1. Load libraries and datasets.
2. Select the most appropriate variables to work with.
3. Find and deal with duplicated data.
4. Find and deal with missing values.
5. Drop data that does not match criteria, e.g., schools with "distance only" programs.
6. Merge the dataframe on crimes to the dataframe with the college data based on location (city and state).
7. Filter and select the schools with total crime rate below the 50th percentile.
8. Filter and select the schools found only in Metropolitan State Areas.
9. Filter and search for schools located in the 75th percentile or higher on the Kauffman Start-Up Index.
10. Filter and select the schools that offer a 2-year or 4-year degree in Information Technology/Science.

### e) Data Relevance

The given data sets were relevant in answering the research question.

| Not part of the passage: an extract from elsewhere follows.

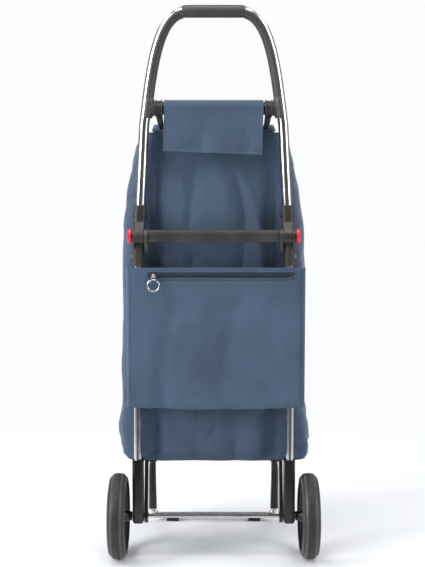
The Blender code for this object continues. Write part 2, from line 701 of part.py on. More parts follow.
def bag():
    back = FRAME_Y + BAG_BACK
    inset = CLOTH + GAP
    bag_panel("bag_back", lambda half, front: (-half + inset, back, half - inset, back + CLOTH), 0, None)
    bag_panel("bag_front", lambda half, front: (-half + inset, front - CLOTH, half - inset, front), 0, None)
    bag_panel("bag_side_left", lambda half, front: (-half, back, -half + CLOTH, front), 0, None)
    bag_panel("bag_side_right", lambda half, front: (half - CLOTH, back, half, front), 0, None)
    half, front = BAG_LEVELS[0][1], FRAME_Y + BAG_LEVELS[0][2]
    z = BAG_LEVELS[0][0]
    edge = CLOTH + 2 * GAP
    wide, y0, y1 = half - BASE_INSET, back + edge, front - edge
    cut_off = BASE_CORNER
    level = [(-wide, y0 + cut_off), (-wide + cut_off, y0), (wide - cut_off, y0), (wide, y0 + cut_off),
             (wide, y1 - cut_off), (wide - cut_off, y1), (-wide + cut_off, y1), (-wide, y1 - cut_off)]
    add("bag_base", rings_to_bmesh([[Vector((x, y, h)) for x, y in level] for h in (z, z + 4 * MM)]), BLACK)
    for side, label in sides():
        loop = box_bmesh((91 * MM, back + CLOTH + GAP, 786 * MM), (104 * MM, back + CLOTH + 3 * MM, 814 * MM))
        add(f"hook_loop_{label}", mirrored(loop, side), BLACK)


def pocket():
    """Rear pocket: a panel across the tubes with a gusset at each side that runs back to the bag."""
    low, high = POCKET_Z
    y0, y1, back = FRAME_Y + POCKET_Y[0], FRAME_Y + POCKET_Y[1], FRAME_Y + BAG_BACK - GAP
    wide, inner = POCKET_HALF, POCKET_HALF - 2 * MM
    outline = [(-wide, y0), (wide, y0), (wide, back), (inner, back), (inner, y1), (-inner, y1), (-inner, back),
               (-wide, back)]
    add("rear_pocket", rings_to_bmesh([[Vector((x, y, z)) for x, y in outline] for z in (low, high)]), FABRIC)


def zip_parts():
    face = FRAME_Y + POCKET_Y[0]
    x0, x1 = ZIP_X
    tape, teeth, end = 5.5 * MM, 1.6 * MM, 2 * MM
    strip = box_bmesh((x0, face - 1.1 * MM, ZIP_Z - tape), (x1, face - GAP, ZIP_Z + tape))
    add("zip_tape", strip, ZIP_BLUE)
    chain = box_bmesh((x0 + end, face - 2.9 * MM, ZIP_Z - teeth), (x1 - end, face - 1.4 * MM, ZIP_Z + teeth))
    add("zip_chain", chain, ZIP_BLUE)

    origin = Vector((SLIDER_X, face - 5 * MM, ZIP_Z))
    shape = ((-1, -0.55), (-0.4, -1), (0.7, -1), (1, -0.5), (1, 0.5), (0.7, 1), (-0.4, 1), (-1, 0.55))
    body = [Vector((SLIDER_X + a * 6.5 * MM, 0, ZIP_Z + b * 4.2 * MM)) for a, b in shape]
    rings = [[p + Vector((0, face - d, 0)) for p in body] for d in (5 * MM, 3.2 * MM)]
    slider = add("zip_slider", rings_to_bmesh(rings), NICKEL, origin)
    bail_y = face - 4.7 * MM
    bail_outline = arc(bail_y, ZIP_Z, BAIL[0], 90, 270, 8) + arc(bail_y, ZIP_Z, BAIL[1], 270, 90, 8)
    bail = plate_x(SLIDER_X - 1 * MM, SLIDER_X + 1 * MM, bail_outline)
    cut(slider, bail, "UNION")


def ring_link_centre():
    """The middle of the slider's bail, where the pull hangs."""
    return Vector((SLIDER_X, FRAME_Y + POCKET_Y[0] - 6.4 * MM, ZIP_Z - 0.2 * MM))


def torus_bmesh(centre, radius, wire, around=20, sides_count=6):
    """A closed wire ring that lies square to Y."""
    rows = []
    bm = bmesh.new()
    for k in range(around):
        a = 2 * math.pi * k / around
        row = []
        for j in range(sides_count):
            b = 2 * math.pi * j / sides_count
            out, off = radius + wire * math.cos(b), wire * math.sin(b)
            row.append(bm.verts.new(centre + Vector((out * math.cos(a), off, out * math.sin(a)))))
        rows.append(row)
    skin(bm, rows + [rows[0]])
    return bm


def pull_ring():
    """Swivel link through the slider's bail, and the round ring that hangs from it."""
    eye = ring_link_centre()
    middle = eye - Vector((0, 0, LINK_DROP + RING_R))
    pull = add("pull_ring", torus_bmesh(middle, RING_R, RING_WIRE), NICKEL, eye)
    low = -LINK_DROP + 0.5 * MM
    bm = bmesh.new()
    rows = []
    for x, z in ((-LINK_HALF, -0.4 * MM), (-LINK_HALF, low), (0, low - 1.7 * MM), (LINK_HALF, low),
                 (LINK_HALF, -0.4 * MM), (0, 0.3 * MM)):
        out = Vector((x, 0, z + LINK_DROP / 2)).normalized() * LINK_WIRE
        deep = Vector((0, LINK_WIRE, 0))
        angles = [2 * math.pi * j / 6 for j in range(6)]
        middle = eye + Vector((x, 0, z))
        rows.append([bm.verts.new(middle + out * math.cos(b) + deep * math.sin(b)) for b in angles])
    skin(bm, rows + [rows[0]])
    cut(pull, bm, "UNION")


def bag_lid():
    """Cloth lid: a crowned top, a neck that hinges at the rear rim and a skirt down the bag's front."""
    across = (-1, -0.6, 0, 0.6, 1)
    bm = bmesh.new()
    outer, inner = [], []
    for y, half, z in LID_TOP:
        outer.append([Vector((x * half, FRAME_Y + y, z - abs(x) ** 3 * LID_CROWN)) for x in across])
        inner.append([p - Vector((0, 0, LID_CLOTH)) for p in outer[-1]])
    for y, half, z in LID_SKIRT:
        outer.append([Vector((x * half, FRAME_Y + y, z)) for x in across])
        inner.append([p - Vector((0, LID_CLOTH, 0)) for p in outer[-1]])
    o = [[bm.verts.new(p) for p in row] for row in outer]
    i = [[bm.verts.new(p) for p in row] for row in inner]
    for rows, flip in ((o, False), (i, True)):
        for low, high in zip(rows, rows[1:]):
            for k in range(4):
                face = (low[k], low[k + 1], high[k + 1], high[k])
                bm.faces.new(face[::-1] if flip else face)
    for low_o, high_o, low_i, high_i in zip(o, o[1:], i, i[1:]):
        bm.faces.new((low_o[0], high_o[0], high_i[0], low_i[0]))
        bm.faces.new((low_o[4], low_i[4], high_i[4], high_o[4]))
    for k in range(4):
        bm.faces.new((o[0][k], i[0][k], i[0][k + 1], o[0][k + 1]))
        bm.faces.new((o[-1][k], o[-1][k + 1], i[-1][k + 1], i[-1][k]))
    add("bag_lid", bm, FABRIC, (0, FRAME_Y + LID_HINGE[0], LID_HINGE[1]))


# Front stand

def stand_pivot():
    return Vector((0, FRAME_Y + STAND_PIVOT[0], STAND_PIVOT[1]))


def stand_bar():
    """Bright tube along the ground with both ends bent up into the legs."""
    y = FRAME_Y + STAND_Y
    x, z = STAND_LEG_X - STAND_BEND, STAND_Z + STAND_BEND
    right = [Vector((STAND_LEG_X, y - 3.6 * MM, 45 * MM)), Vector((STAND_LEG_X, y - 1 * MM, z))]
    for k in range(1, 7):
        a = math.radians(90 * k / 6)
        right.append(Vector((x + STAND_BEND * math.cos(a), y, z - STAND_BEND * math.sin(a))))
    path = right + [Vector((-p.x, p.y, p.z)) for p in reversed(right)]
    section = oval_section(2 * STAND_BAR_R, 2 * STAND_BAR_R, 14)
    add("stand_bar", rings_to_bmesh(sweep_rings(path, section)), CHROME, stand_pivot())


def leg_centre(z):
    """Depth of the leg's axis at height z, on the line from the pivot to the ground bar."""
    py, pz = STAND_PIVOT
    return FRAME_Y + py + (STAND_Y - 3.2 * MM - py) * (pz - z) / (pz - STAND_Z)


def stand_leg(side, label):
    """Moulded leg, forked at the top round the bracket's lug and bored at the bottom for the bar's end."""
    rings = [oval(STAND_LEG_X, leg_centre(z), z, wide, deep, power=3.2) for z, wide, deep in LEG_LEVELS]
    pivot = stand_pivot()
    leg = add(f"stand_leg_{label}", mirrored(rings_to_bmesh(rings), side), BLACK, at(pivot, side))
    disc = rod_x(STAND_LEG_X - 8 * MM, STAND_LEG_X + 8 * MM, 9 * MM, pivot, 16)
    cut(leg, mirrored(disc, side), "UNION")
    slot_half = (BRACKET_X[1] - BRACKET_X[0]) / 2 + 0.5 * MM
    slot = box_bmesh((STAND_LEG_X - slot_half, pivot.y - 40 * MM, 139 * MM),
                     (STAND_LEG_X + slot_half, pivot.y + 40 * MM, 180 * MM))
    cut(leg, mirrored(slot, side))
    lug_room = rod_x(STAND_LEG_X - slot_half, STAND_LEG_X + slot_half, 12 * MM, pivot, 16)
    cut(leg, mirrored(lug_room, side))
    cut(leg, mirrored(rod_x(100 * MM, 150 * MM, STAND_PIN_R + GAP, pivot, 16), side))
    hole_path = [Vector((STAND_LEG_X, FRAME_Y + STAND_Y - 1 * MM, 20 * MM)),
                 Vector((STAND_LEG_X, FRAME_Y + STAND_Y - 1 * MM, STAND_Z + STAND_BEND)),
                 Vector((STAND_LEG_X, FRAME_Y + STAND_Y - 3.7 * MM, 46 * MM))]
    bore = 2 * STAND_BAR_R + 4 * GAP
    hole = rings_to_bmesh(sweep_rings(hole_path, oval_section(bore, bore, 14)))
    cut(leg, mirrored(hole, side))


def stand_pin(side, label):
    pivot = stand_pivot()
    inner, outer = 8.3 * MM, 9.5 * MM
    head = STAND_PIN_R + 1.6 * MM
    profile = [(-outer, 0.4 * MM), (-outer, head), (-inner, head), (-inner, STAND_PIN_R), (inner, STAND_PIN_R),
               (inner, head), (outer, head), (outer, 0.4 * MM)]
    pin = turned_x([(STAND_LEG_X + x, r) for x, r in profile], pivot, 12)
    add(f"stand_pin_{label}", mirrored(pin, side), CHROME, at(pivot, side))


def stand_pad(side, label):
    """Rubber foot clipped under the ground bar."""
    y = FRAME_Y + STAND_Y
    block = box_bmesh((PAD_X[0], y - PAD_HALF, 0), (PAD_X[1], y + PAD_HALF, STAND_Z - 0.5 * MM))
    pad = add(f"stand_pad_{label}", mirrored(block, side), BLACK, at(stand_pivot(), side))
    groove = rod_x(60 * MM, 110 * MM, STAND_BAR_R + GAP, (0, y, STAND_Z), 20)
    cut(pad, mirrored(groove, side))


# Assembly

def main():
    clear_scene()
    axle()
    rear_brace()
    handle_tube()
    grip_centre()
    top_bar()
    hanging_flap()
    bag()
    pocket()
    zip_parts()
    pull_ring()
    bag_lid()
    stand_bar()
    for side, label in sides():
        wheel(side, label)
        lower_tube(side, label)
        axle_socket(side, label)
        side_bracket(side, label)
        lower_knuckle(side, label)
        upper_knuckle(side, label)
        pivot_pin(side, label)
        fold_button(side, label)
        grip_side(side, label)
        grip_foot(side, label)
        bag_hook(side, label)
        stand_leg(side, label)
        stand_pin(side, label)
        stand_pad(side, label)
        lower, upper = LOWER_OVAL[0] / 2 + SLEEVE_WALL + 0.5 * MM, UPPER_OVAL[0] / 2 + 2.1 * MM
        rivet(f"lower_rivet_{label}", side, NICKEL, lower_axis(LOWER_RIVET_Z), LOWER_RIVET_Z, lower)
        rivet(f"upper_rivet_{label}", side, BLACK, leg_x(UPPER_RIVET_Z), UPPER_RIVET_Z, upper)


main()
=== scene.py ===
import math

import bmesh
import bpy
import numpy as np
from mathutils import Matrix, Vector, noise


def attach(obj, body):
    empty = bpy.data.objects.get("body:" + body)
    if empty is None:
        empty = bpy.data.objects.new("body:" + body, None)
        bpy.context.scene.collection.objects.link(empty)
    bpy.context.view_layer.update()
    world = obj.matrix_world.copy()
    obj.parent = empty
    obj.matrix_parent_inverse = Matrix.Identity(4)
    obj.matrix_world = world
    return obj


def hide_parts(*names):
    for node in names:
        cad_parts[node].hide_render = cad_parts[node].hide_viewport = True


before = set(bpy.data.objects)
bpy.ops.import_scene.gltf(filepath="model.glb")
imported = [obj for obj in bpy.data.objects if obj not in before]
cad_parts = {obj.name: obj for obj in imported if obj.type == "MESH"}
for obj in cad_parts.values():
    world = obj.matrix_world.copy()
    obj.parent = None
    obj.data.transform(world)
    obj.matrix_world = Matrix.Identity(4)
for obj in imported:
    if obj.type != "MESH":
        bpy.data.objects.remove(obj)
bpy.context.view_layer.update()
mm = 0.001
frameY = -0.079  # the tubes and the axle stand in this plane
scene = bpy.context.scene


def lerp(a, b, t):
    return a + (b - a) * t


def smooth(t):
    t = min(1.0, max(0.0, t))
    return t * t * (3 - 2 * t)


def turnSteps(count):
    return [2 * math.pi * k / count for k in range(count)]


def curveThrough(table, x):
    # smooth value between the rows (x, value) of a short table
    xs = [row[0] for row in table]
    if x <= xs[0]:
        return table[0][1]
    for (x0, v0), (x1, v1) in zip(table, table[1:]):
        if x <= x1:
            return lerp(v0, v1, smooth((x - x0) / (x1 - x0)) * 0.5 + (x - x0) / (x1 - x0) * 0.5)
    return table[-1][1]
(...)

## 2. Data Cleaning & Analysis

In [None]:
# Loading the required libraries

# Loading pandas
YOUR CODE GOES HERE

# Loading numpy
YOUR CODE GOES HERE

# To preview all rows and columns
pd.set_option('display.max_columns', None)
pd.set_option('display.max_rows', None)

In [None]:
# Connecting to Google drive to access data
# We now load our dataset files to colab
# There are many ways to do this...
# You can use your method or alternatively do the 
# following if you have your files in google drive.
# ---
#

from google.colab import drive
drive.mount('/content/drive')

In [None]:
# Setting the data access locations in Google drive

# Setting our college scorecard dataset url
data_set_url = '/content/drive/My Drive/Datascience/exercises-data-wrangling-exercise-1/CollegeScorecard.csv'

# Setting our college scorecard dictionary url
college_score_card_dictionary_url = '/content/drive/My Drive/Datascience/exercises-data-wrangling-exercise-1/CollegeScorecardDataDictionary-09-12-2015.csv'

# Setting our crime dataset url
crime_2015_url = '/content/drive/My Drive/Datascience/exercises-data-wrangling-exercise-1/Crime_2015.csv'

# Setting our startup dataset url
kauffman_startup_index_url = '/content/drive/My Drive/Datascience/exercises-data-wrangling-exercise-1/KaufmanIndexData/2017_Startup_Index_final.csv'

In [None]:
# Loading our college scorecard dataset
df = pd.read_csv(data_set_url)

# Loading our college scorecard dictionary
df_college_score_card_dictionary = pd.read_csv(college_score_card_dictionary_url)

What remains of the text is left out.